Older Primary: 8 to 11 Years
Now your child is older, it’s probably increasingly difficult to divert their attention away from tablet computers and game consoles. That being said, their ability to concentrate on longer craft or science projects is much better, as are their problem-solving skills. Capitalise on this by choosing some presents that require a little creative filling and will develop their understanding of key subjects.
Science4You Sweet Factory
Nothing motivates kids faster than sweets, and with this excellent kit from Science4You, your child can combine their love of all things sugary with science. Children can create different coloured sweets, make interesting and sweet concoctions to drink, and experiment with various snacks. There are 40 experiments in total. It’s worth noting that adult supervision is strongly advised. You probably don’t want to mention it to your child’s dentist either.
BrainBox – The World
Your child can learn a plethora of facts about 68 different countries in this fast-paced game that requires very little set up and no additional extras. Each person takes turns to pick up a card, and they are given ten seconds to study its facts. After ten seconds they must turn the card over and answer one of the questions about the facts. Answer correctly and the player keeps the card. At the end of the game the player with the most cards wins. This particular set covers geography, but Brainbox has a whole range of games that cover science, maths, nature, history, and much more.
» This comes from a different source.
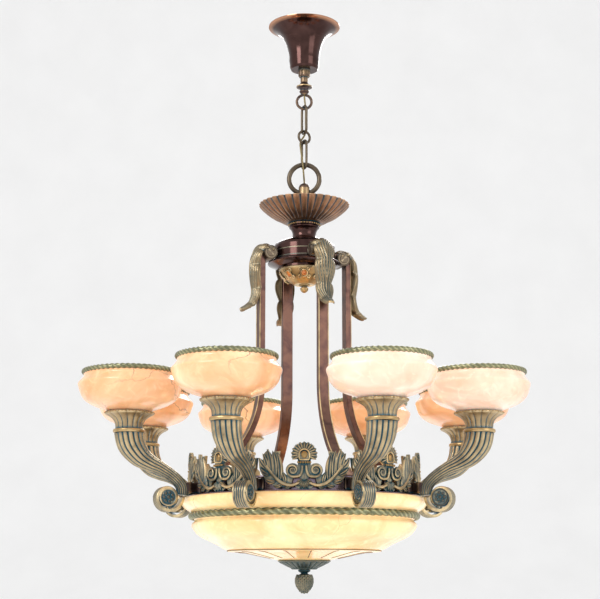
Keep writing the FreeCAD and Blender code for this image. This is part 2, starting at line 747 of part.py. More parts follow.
def arm_screw_z():
    return (gallery_top - GALLERY_LIP + gallery_foot + GALLERY_FOOT) / 2


def fan_outline(z):
    """Scalloped fan: a blunt lobe for each rib, over two thirds of a circle."""
    points = []
    spread = math.radians(FAN_SPREAD)
    for n in range(2 * FAN_RIBS + 1):
        angle = math.pi / 2 + spread * (0.5 - n / (2 * FAN_RIBS))
        reach = FAN_R * (1.0 if n % 2 else 0.90)
        points.append((reach * math.cos(angle), z + 0.95 * reach * math.sin(angle)))
    return face_of(*points)


def side_leaf(z, side):
    """One scrolled acanthus leaf beside the fan, with three lobes along its top."""
    outline = (
        (0.30, -68), (0.62, -70), (0.86, -54), (1.00, -28), (1.02, -6), (0.93, -15),
        (0.90, 2), (0.80, 12), (0.72, -2), (0.66, 6), (0.53, 7), (0.56, -12),
        (0.50, -34), (0.40, -43), (0.24, -46),
    )
    return face_of(*[(side * reach * LEAF_SPAN, z + rise) for reach, rise in outline])


def palmette_stem(fan_z, volute_z, foot_z):
    """The middle of the ornament: a neck of beads over a leaf that points down."""
    return face_of(
        (-14, fan_z), (14, fan_z), (14, volute_z - 10), (7, volute_z - 18), (22, foot_z + 8), (12, foot_z),
        (-12, foot_z), (-22, foot_z + 8), (-7, volute_z - 18), (-14, volute_z - 10),
    )


def palmette():
    """Honeysuckle ornament, curved to the gallery, on a stud that stands on the band."""
    fan_z = gallery_top + FAN_RISE
    volute_z = gallery_top + VOLUTE_RISE
    foot_z = gallery_foot + GALLERY_FOOT + 1.0
    faces = (side_leaf(fan_z, 1), side_leaf(fan_z, -1), palmette_stem(fan_z, volute_z, foot_z))
    plate = fan_outline(fan_z).extrude(Y_AXIS * 2 * GALLERY_R)
    for face in faces:
        plate = plate.fuse(face.extrude(Y_AXIS * 2 * GALLERY_R))
    for side in (-1, 1):
        disc = Part.makeCylinder(VOLUTE_R, 2 * GALLERY_R, Vector(side * VOLUTE_SPREAD, 0, volute_z), Y_AXIS)
        plate = plate.fuse(disc)
    plate.rotate(CENTRE, Z_AXIS, -90)
    shell = tube(PALMETTE_R + PALMETTE_THICK, PALMETTE_R, fan_z + 2 * FAN_R, gallery_foot)
    curved = plate.removeSplitter().common(shell)
    curved = raised_details(curved, fan_z, volute_z)
    stud = Part.makeCylinder(
        PALMETTE_STUD_R, PALMETTE_R - GALLERY_R + 1, Vector(GALLERY_R + SEAT_GAP, 0, arm_screw_z()), X_AXIS
    )
    return curved.fuse(stud)


def raised_details(plate, fan_z, volute_z):
    """The medallion and the eyes of the two volutes stand proud of the plate."""
    face_x = PALMETTE_R + PALMETTE_THICK
    medallion = Part.makeCone(15.0, 11.0, 4.0, Vector(face_x - 1, 0, fan_z - 6), X_AXIS)
    plate = plate.fuse(medallion)
    for side in (-1, 1):
        place = Vector(face_x - 2, side * VOLUTE_SPREAD, volute_z)
        eye = Part.makeCone(VOLUTE_R - 7, VOLUTE_R - 10, 5.0, place, X_AXIS)
        plate = plate.fuse(eye)
    return plate


# ---- arms -------------------------------------------------------------------------------
def horn_point(inward, down):
    foot_z = gallery_top - ARM_FOOT_DROP
    top_z = arm_ring_z
    return Vector(ARM_REACH - inward * (ARM_REACH - ARM_FOOT_R), 0, top_z - down * (top_z - foot_z))


def fluted_section(middle, along, thick, width, count):
    """Closed star polygon on an oval square to the horn's middle line."""
    across = Vector(along.z, 0, -along.x)
    corners = []
    for n in range(2 * count + 1):
        angle = math.pi * n / count
        reach = HORN_FLUTE_RATIO if n % 2 else 1.0
        outward = across * (thick * reach * math.cos(angle))
        corners.append(middle + outward + Y_AXIS * (width * reach * math.sin(angle)))
    return Part.makePolygon(corners)


def horn():
    """Fluted horn that narrows as it swings from its mouth down and in to the foot."""
    foot_scale = ARM_FOOT_THICK / 2 / ARM_TOP_R
    foot_width = ARM_FOOT_WIDTH / 2 / ARM_TOP_R
    stations = HORN_STATIONS + ((1.0, 0.90, foot_scale, foot_width), (1.0, 1.0, foot_scale, foot_width))
    spine = Part.BSplineCurve()
    spine.interpolate(
        [horn_point(s[0], s[1]) for s in stations],
        InitialTangent=Vector(0, 0, -1), FinalTangent=Vector(0, 0, -1),
    )
    sections = []
    for inward, down, thick, width in stations:
        middle = horn_point(inward, down)
        along = Vector(*spine.tangent(spine.parameter(middle))[0])
        sections.append(fluted_section(middle, along, thick * ARM_TOP_R, width * ARM_TOP_R, ARM_FLUTES))
    return Part.makeLoft(sections, True, True)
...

4M Green Science Potato Clock
This is a great little stocking filler that can help your child get a greater understand about how electricity works. There is a clear set of instructions that show how to set up the various wires and metal strips to power a digital clock using a potato. Your child can use various other fruits and vegetables to see if anything else can be used to power the clock (hint, lemons work best). It’s a fun way of encouraging your child to think of an idea and then test it out, in the same way that scientists do.